Well, Sgt. Carlson was fit to be tied. What I'd done was pretty obvious, but he demanded to know why. And didn't I realize my test score was going to make him look like an idiot? (Well, no, I hadn't thought of that.) Then he said he had half a mind to grade all my answers with their opposite scores and pass me anyway. But he decided that would probably make him look like a bigger idiot, so he went ahead and let me flunk—but not without telling me he hoped I would have a miserable time at my new job.
"RA" All the Way
Sgt. Baggott had assured me that if I did flunk the course, he could pull the strings that would get me assigned as Company K's Company Clerk—and he did.
The sergeant was a career soldier who had close to twenty years in, and liked what he was doing. His job was mostly administrative, and struck me as being a fairly easy one. He was the one responsible for keeping the normal stream of bureaucratic red tape flowing through his office, and, with an efficient Company Clerk, he wouldn't have to work too hard at doing that. He rarely came out from behind his desk (which may have had something to do with the fact that he was about 30 pounds overweight). And he appreciated having someone in the office who could type with all ten fingers—although he was almost as fast with just two.
Well, I settled in and quickly learned the ropes.
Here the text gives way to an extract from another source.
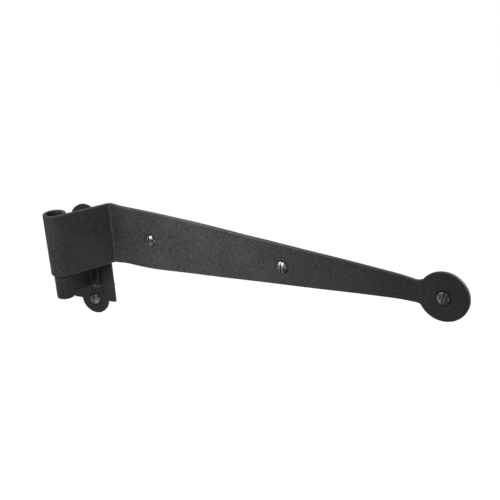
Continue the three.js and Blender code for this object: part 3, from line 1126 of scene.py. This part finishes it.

Before long I was handling all the paperwork, and even designed a number of forms to help smooth the flow of the omnipresent red tape. Sgt. Baggott appreciated my efforts and we got along well—for a while.
But I began to get restless. I had a comfortable job—and probably shouldn't have rocked the boat—but the First Sergeant and I had totally different views on military life. He was strictly RA (regular army) and didn't have much use for anyone who was just "putting in some time" till he could get back to civilian life (which, of course, was exactly what I was doing).
And if you thought Sgt. Baggott was RA all the way, you should have met his wife. I ran into her in the waiting room of the infirmary one day. Down the hall we could see a line-up of soldiers of varying ages and ranks filing slowly into another room.